Ukrainian politician

Vadym Serhiyovych Boychenko (Вадим Сергійович Бойченко; born 5 June 1977) is a Ukrainian politician who serves as the de jure mayor of Mariupol in Donetsk Oblast, Ukraine since 2015. Boychenko served as mayor during the 2022 Russian invasion of Ukraine and Siege of Mariupol though not inside the city, during which the city has been "completely destroyed", according to President Volodymyr Zelenskyy.

==Early life==
Boychenko was born in Mariupol on 5 June 1977. He is a graduate of both the Priazov State Technical University and the Donetsk National University. He began employment at the Azovstal Iron and Steel Works as a locomotive engineer in 2005, going on to become Deputy Head of Transportation before leaving the company in 2010. He then held management positions at Metinvest and another steelworks company until his election as mayor in 2015.

==Mayor of Mariupol==
In 2013–2015, Boychenko was a member of the executive committee of the Mariupol City Council.

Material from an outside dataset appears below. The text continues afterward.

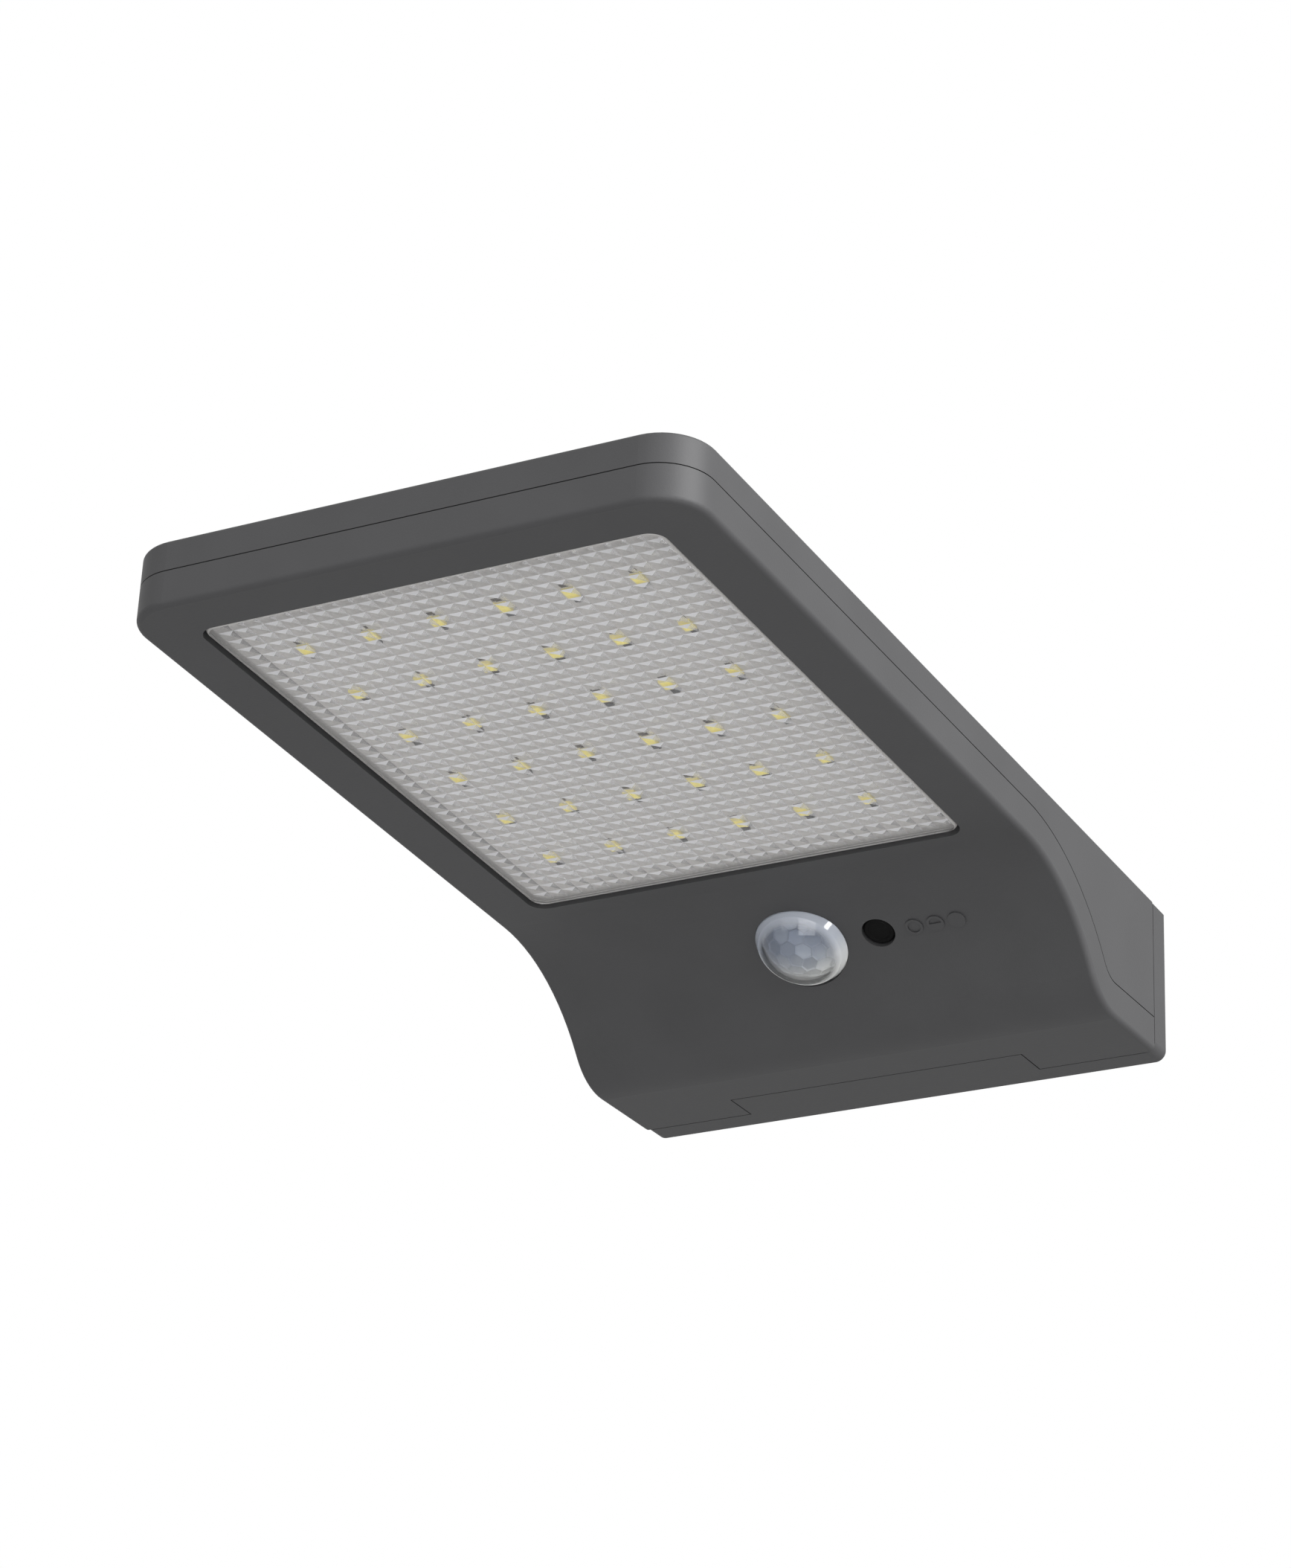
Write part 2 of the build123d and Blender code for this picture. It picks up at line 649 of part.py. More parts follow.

Boychenko was elected mayor of Mariupol on 15 December 2015. He was elected as a non-partisan self-nominated candidate with 69% of the vote.

Boychenko unsuccessfully took part in the 2019 Ukrainian parliamentary election for the Opposition Bloc party, No. 5 on the list as a non-partisan. The party won six single-seat constituencies, but its nationwide list only won 3.23% of the votes, failing to overcome the 5% election barrier.

Boychenko was re-elected for a second term in October 2020. He was a candidate for the Vadym Boychenko Bloc.

==Siege of Mariupol==
When Russian forces launched their full-scale invasion of Ukraine in 2022, Mariupol quickly became one of the most devastated cities in the conflict. As the siege intensified, Boychenko was forced to leave the city for his safety. From outside the encircled city, working from places like Dnipro and Zaporizhzhia, he became one of the key voices sharing what was happening inside Mariupol. Boychenko gave regular updates to journalists and international organizations, describing the worsening humanitarian crisis—people trapped without food, water, or electricity, and neighborhoods reduced to rubble. His reports helped bring global attention to the suffering of Mariupol's residents and the scale of the destruction caused by the siege.

In an interview in May 2022, Boychenko looked back at the early days of the invasion and the city's response. He mentioned how even one day prior to the invasion, he did not have other information available and believed that an invasion would not occur. He then discussed various topics relating to the war, including the coordination efforts following the beginning of invasion, the shortage of bomb shelters, his own family's war story, and how he is continuing to support the people of Mariupol in exile.